CloudWatch log groups can be created by Fluent Bit, but in this scenario, the creation is disabled (set to off) since Terraform is used to manage log groups.
The log_stream_prefix sets a prefix for the log streams created in CloudWatch, helping organize and identify the log entries within the stream.

[OUTPUT]
   Name cloudwatch_logs
   Match applications.*
   region ${AWS_REGION} 
   log_group_name /aws/eks/${CLUSTER_NAME}/workloads
   log_stream_prefix from-k8-fluent-bit-
   auto_create_group off

Once you deploy the Helm chart you can check the CloudWatch service, if everything is working you should see some stream created, in this case out prefix is from-k8-fluent-bit-

and the log entry

Adding a filter

Filters in Fluent Bit allow you to enrich the data being collected. For instance, the Kubernetes Filter adds valuable metadata to log entries, such as namespace, pod_name, host, and more.

Here are some key points about the filter configuration:

The Tag from the input configuration is reused here to extract information like pod_name, namespace, and other relevant metadata.
The Kube_URL points to the Kubernetes API server, which Fluent Bit queries to obtain metadata about the pods involved in the logs. The path for the token and certificate is specified in Kube_CA_File and Kube_Token_File.
You can configure the filter to include annotations and labels from the pods in the log entries.

Note: Be cautious about Fluent Bit querying the API server for metadata. In clusters with a high number of resources, this can put an additional load on the API server. One optimization is to retrieve pod metadata from the node’s kubelet instead of the kube-apiserver, but this requires enabling hostNetwork in the DaemonSet

[FILTER]
   Name   kubernetes
   Match  applications.*
   Kube_URL      https://kubernetes.default.svc:443
   Kube_CA_File       /var/run/secrets/kubernetes.io/serviceaccount/ca.crt
   Kube_Token_File 
     /var/run/secrets/kubernetes.io/serviceaccount/token
   Kube_Tag_Prefix     application.var.log.containers.
   Merge_Log           On
   Merge_Log_Key       log_processed
   K8S-Logging.Parser  On
   K8S-Logging.Exclude Off
   Labels              On
   Annotations         Off
   Buffer_Size         0

After applying this filter the logs should have pods metadata

Option 2. Use the amazon-cloudwatch-observability add-on

Container Insights can be used to collect, aggregate, and summarize both metrics and logs. If you plan to enable this in your EKS cluster, the Amazon CloudWatch Observability add-on installs the necessary resources to achieve this.

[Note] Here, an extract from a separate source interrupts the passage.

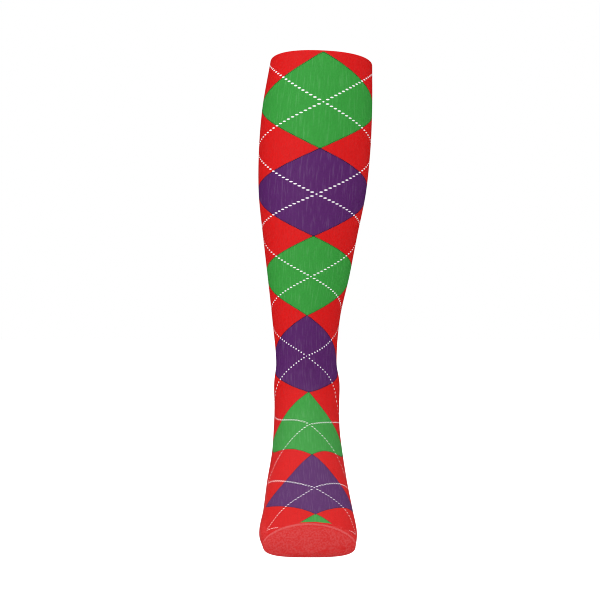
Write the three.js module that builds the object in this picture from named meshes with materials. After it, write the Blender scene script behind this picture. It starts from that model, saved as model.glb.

At a high level, the add-on installs two key components:

A CloudWatch agent to collect metrics.
Fluent-Bit to collect logs, using the AWS for Fluent-bit container image.

Both components are deployed as DaemonSets.

The add-on can be installed via Terraform or by using a Helm-chart, Regardless of the method, you'll need to create an IAM role for the service account cloudwatch-agent in the amazon-cloudwatch namespace.

resource "aws_eks_addon" "cloudwatch" {
  cluster_name                = aws_eks_cluster.kube_cluster.name
  addon_name                  = "amazon-cloudwatch-observability"
  addon_version               = ""v2.1.2-eksbuild.1""
  service_account_role_arn    = aws_iam_role.cloudwatch_role.arn 
  resolve_conflicts_on_update = "OVERWRITE"
}

The add-on creates several resources in the cluster, some of which you may not need. For example, if you list the DaemonSets in the amazon-cloudwatch namespace, you'll notice seven DaemonSets, some of which might have 0 replicas. While these resources may not be actively used, they still exist in your cluster and can create some noise.

You can customize the add-on configurations to suit your needs. For example, you can disable Fluent Bit logs for Accelerated Compute monitoring or skip collecting NVIDIA GPU metrics.

resource "aws_eks_addon" "cloudwatch" {
  cluster_name                = aws_eks_cluster.kube_cluster.name
  addon_name                  = "amazon-cloudwatch-observability"
  addon_version               = ""v2.1.2-eksbuild.1""
  service_account_role_arn    = aws_iam_role.cloudwatch_role.arn 
  resolve_conflicts_on_update = "OVERWRITE"
  configuration_values = jsonencode({
    containerLogs = {
        enabled = true
    },    
    agent = {
      config = {
        logs = {
          metrics_collected = {
            application_signals = {},
            kubernetes = {
              "enhanced_container_insights": true
              "accelerated_compute_metrics": false
            }}}}}
  })
}

By default, the add-on creates four CloudWatch log groups. The following image, taken from the AWS documentation, explains the naming structure of the log groups and the type of data each group stores.

To change expiration days and names for the groups is better to use the Helm chart instead of the Terraform code to install the add-on. You can do this by modifying the fluent-bit outputs.

The last log group is named performance and stores metrics collected by the CloudWatch agent, such as the number of running pods, CPU usage, and memory metrics.

Bonus: Cluster dashboard

As mentioned earlier, the CloudWatch add-on collects, aggregates, and summarizes metrics. Once the add-on is installed, AWS automatically generates a dashboard that provides useful insights and metrics for your cluster.